Start of DATA EXTRACT
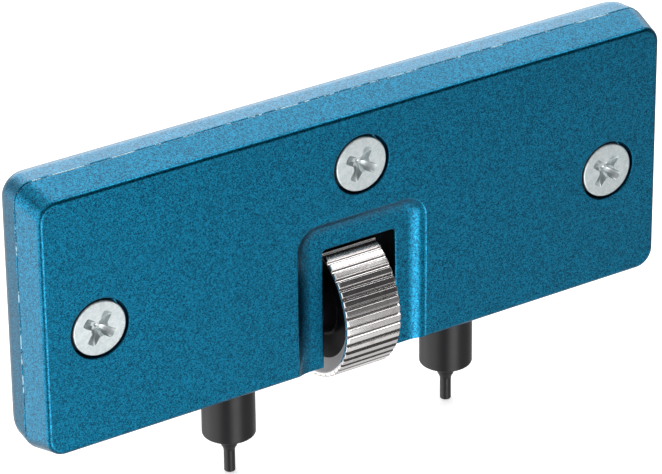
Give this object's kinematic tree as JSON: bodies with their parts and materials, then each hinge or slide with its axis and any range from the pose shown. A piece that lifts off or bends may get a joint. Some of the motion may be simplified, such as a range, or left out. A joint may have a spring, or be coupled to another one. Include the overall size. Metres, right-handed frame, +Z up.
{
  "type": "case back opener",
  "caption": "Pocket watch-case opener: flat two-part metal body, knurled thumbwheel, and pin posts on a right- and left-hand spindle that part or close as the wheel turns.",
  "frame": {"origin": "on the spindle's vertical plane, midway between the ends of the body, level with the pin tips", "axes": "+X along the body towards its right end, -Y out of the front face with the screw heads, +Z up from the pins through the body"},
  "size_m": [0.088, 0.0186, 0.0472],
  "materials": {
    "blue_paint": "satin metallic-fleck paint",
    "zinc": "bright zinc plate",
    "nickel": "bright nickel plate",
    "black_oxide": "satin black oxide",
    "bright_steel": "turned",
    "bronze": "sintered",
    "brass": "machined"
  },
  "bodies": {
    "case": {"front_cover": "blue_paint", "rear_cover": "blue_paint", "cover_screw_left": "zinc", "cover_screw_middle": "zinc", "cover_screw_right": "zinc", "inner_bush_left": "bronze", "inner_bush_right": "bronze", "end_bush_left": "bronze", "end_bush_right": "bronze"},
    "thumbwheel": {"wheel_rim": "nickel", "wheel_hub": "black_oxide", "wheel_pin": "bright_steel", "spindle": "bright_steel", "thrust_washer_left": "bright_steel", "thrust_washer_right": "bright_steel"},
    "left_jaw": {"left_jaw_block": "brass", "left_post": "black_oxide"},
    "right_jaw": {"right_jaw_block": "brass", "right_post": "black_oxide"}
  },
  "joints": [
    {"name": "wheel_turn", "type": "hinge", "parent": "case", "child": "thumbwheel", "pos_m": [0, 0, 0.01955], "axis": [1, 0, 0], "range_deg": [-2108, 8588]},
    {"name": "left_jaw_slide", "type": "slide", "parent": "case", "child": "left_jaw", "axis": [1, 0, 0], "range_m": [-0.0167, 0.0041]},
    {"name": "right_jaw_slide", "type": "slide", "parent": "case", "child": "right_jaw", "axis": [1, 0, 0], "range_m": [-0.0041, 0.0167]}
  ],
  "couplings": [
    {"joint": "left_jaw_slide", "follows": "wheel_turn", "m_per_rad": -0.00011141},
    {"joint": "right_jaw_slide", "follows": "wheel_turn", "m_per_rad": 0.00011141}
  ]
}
End of DATA EXTRACT
EXERCISE GOAL:
Extract, word for word, each line of the listing above.

RESPONSE TO THIS EXERCISE:
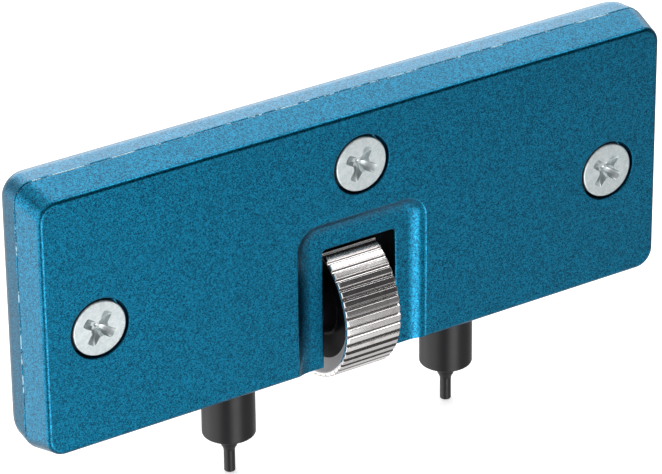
Give this object's kinematic tree as JSON: bodies with their parts and materials, then each hinge or slide with its axis and any range from the pose shown. A piece that lifts off or bends may get a joint. Some of the motion may be simplified, such as a range, or left out. A joint may have a spring, or be coupled to another one. Include the overall size. Metres, right-handed frame, +Z up.
{
  "type": "case back opener",
  "caption": "Pocket watch-case opener: flat two-part metal body, knurled thumbwheel, and pin posts on a right- and left-hand spindle that part or close as the wheel turns.",
  "frame": {"origin": "on the spindle's vertical plane, midway between the ends of the body, level with the pin tips", "axes": "+X along the body towards its right end, -Y out of the front face with the screw heads, +Z up from the pins through the body"},
  "size_m": [0.088, 0.0186, 0.0472],
  "materials": {
    "blue_paint": "satin metallic-fleck paint",
    "zinc": "bright zinc plate",
    "nickel": "bright nickel plate",
    "black_oxide": "satin black oxide",
    "bright_steel": "turned",
    "bronze": "sintered",
    "brass": "machined"
  },
  "bodies": {
    "case": {"front_cover": "blue_paint", "rear_cover": "blue_paint", "cover_screw_left": "zinc", "cover_screw_middle": "zinc", "cover_screw_right": "zinc", "inner_bush_left": "bronze", "inner_bush_right": "bronze", "end_bush_left": "bronze", "end_bush_right": "bronze"},
    "thumbwheel": {"wheel_rim": "nickel", "wheel_hub": "black_oxide", "wheel_pin": "bright_steel", "spindle": "bright_steel", "thrust_washer_left": "bright_steel", "thrust_washer_right": "bright_steel"},
    "left_jaw": {"left_jaw_block": "brass", "left_post": "black_oxide"},
    "right_jaw": {"right_jaw_block": "brass", "right_post": "black_oxide"}
  },
  "joints": [
    {"name": "wheel_turn", "type": "hinge", "parent": "case", "child": "thumbwheel", "pos_m": [0, 0, 0.01955], "axis": [1, 0, 0], "range_deg": [-2108, 8588]},
    {"name": "left_jaw_slide", "type": "slide", "parent": "case", "child": "left_jaw", "axis": [1, 0, 0], "range_m": [-0.0167, 0.0041]},
    {"name": "right_jaw_slide", "type": "slide", "parent": "case", "child": "right_jaw", "axis": [1, 0, 0], "range_m": [-0.0041, 0.0167]}
  ],
  "couplings": [
    {"joint": "left_jaw_slide", "follows": "wheel_turn", "m_per_rad": -0.00011141},
    {"joint": "right_jaw_slide", "follows": "wheel_turn", "m_per_rad": 0.00011141}
  ]
}